Também é o caso de algumas palavras que entram com facilidade e total liberdade para o jargão administrativo. Alunos e estagiários adoram citá-las a todo momento e poucos realmente são capazes de dizer os seus reais significados e aplicá-las nos contextos corretos. As que mais me irritam são: paradigma, acurácia, escopo e core-qualquer-coisa.
Quando falarem alguma dessas palavras na sua frente, peça para o interlocutor explicar o que realmente significam. Não vai se surpreender se o falante engasgar e desviar a conversa.

Ouvi dizer que a maior parte das palavras usadas em gíria nascem nos ambientes penitenciários, e que estas servem como um código para que os detentos possam conversar durante um certo tempo sem que os guardas percebam o que está sendo dito. Depois que são decodificadas, elas ganham a rua.

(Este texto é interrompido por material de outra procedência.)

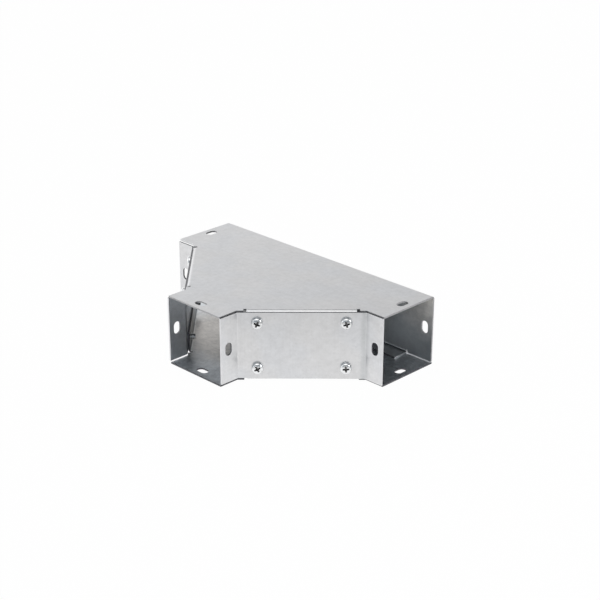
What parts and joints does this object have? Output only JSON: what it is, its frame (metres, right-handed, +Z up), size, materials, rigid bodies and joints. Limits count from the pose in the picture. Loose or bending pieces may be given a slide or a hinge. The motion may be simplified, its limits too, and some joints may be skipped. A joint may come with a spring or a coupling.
{
  "type": "cable tray tee",
  "caption": "Square galvanised steel cable trunking tee with diagonal corner covers screwed between its top and bottom plates, open and slotted at each end.",
  "frame": {"origin": "where the centre lines of the run and of the branch cross, on the underside of the bottom plate", "axes": "+X along the run to its right-hand end, -Y along the branch to its open end, +Z up through the plates"},
  "size_m": [0.2, 0.125, 0.05],
  "materials": {
    "galvanised_sheet": "galvanised, satin with a faint mottle",
    "zinc_screw": "bright zinc plate"
  },
  "bodies": {
    "root": {"body_shell": "galvanised_sheet", "bottom_plate": "galvanised_sheet", "right_corner_cover": "galvanised_sheet", "left_corner_cover": "galvanised_sheet", "right_cover_screw_upper_branch": "zinc_screw", "right_cover_screw_upper_run": "zinc_screw", "right_cover_screw_lower_branch": "zinc_screw", "right_cover_screw_lower_run": "zinc_screw", "left_cover_screw_upper_branch": "zinc_screw", "left_cover_screw_upper_run": "zinc_screw", "left_cover_screw_lower_branch": "zinc_screw", "left_cover_screw_lower_run": "zinc_screw"}
  },
  "joints": []
}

Acredito que as palavras do jargão administrativo iniciam suas vidas irritantes nas consultorias, e que seus profissionais, para verbalizar e explicar melhor alguns dos seus trabalhos começam a usá-las nas suas apresentações. Das salas de reuniões passam para o ambiente acadêmico e se espalham para o mundo corporativo. Outra teoria, pode ser a da má tradução de algumas obras da área da literatura administrativa. O tradutor, para explicar alguns conceitos difíceis de serem versados, usa uma dessas palavras, muitas vezes oriunda de ambientes que não são os do contexto empresarial. Paradigma, por exemplo, veio do ambiente científico. Lançada em livros, a nova palavra passou para o dia-a-dia e a partir daí, haja fígado para agüentar tanta baboseira.
Outro dia, em uma reunião, um jovem apresentador nos brindou várias vezes com a palavra paradigma. Meu parceiro ao lado, um acadêmico respeitado, falou baixinho ao meu ouvido: ” – Parafraseando Goebells: quando ouço falar a palavra paradigma tenho vontade de puxar o revólver.”

A administração empresarial, nos últimos tempos, está coalhada de gênios administrativos e muito pouco de boa administração. Se nos ocupássemos em apenas administrar nossas empresas e não tentar explicar como elas deveriam funcionar, acredito que estas seriam mais lucrativas e nós muito mais felizes e menos estressados.

Há pouco tempo, um excelente vendedor se queixava comigo. Ele precisava falar com seus superiores para ter a ordem de fechar uma grande venda e ninguém poderia atendê-lo dentro dos próximos dois dias porque estavam todos reunidos e incomunicáveis na sala de um hotel, discutindo, exatamente, o business plan da empresa. E o que a empresa mais precisava naquela hora era de mais business e de menos plan.

O lutador Maguila, na sua maneira simples de explicar as coisas, descreveu certa vez a um jornalista como seria a sua técnica de luta contra um oponente. Ele não disse: – ” vou dar um up-dow, um cruzado de direita ou, vou deixar o adversário cansar até o nono round e depois vou fazer isto ou aquilo.” Disse: “Vou lá e vou quebrar a cara dele.” Ora, o que é o boxe? Justamente isso: quebrar a cara do outro, não precisa explicar mais nada. A propósito, Maquila não quebrava paradigmas.

Convoco a todos os adeptos da simplicidade a fazerem um downsizing (diminuição de tamanho) nos nossos modismos, palavras e chavões, e a realizar um benchmarking (tirar uma referência) com os velhos comerciantes de bairro. Aprender com eles a administrar nossas empresas com o falar simples e as contas na ponta do lápis. Porque menos é sempre mais.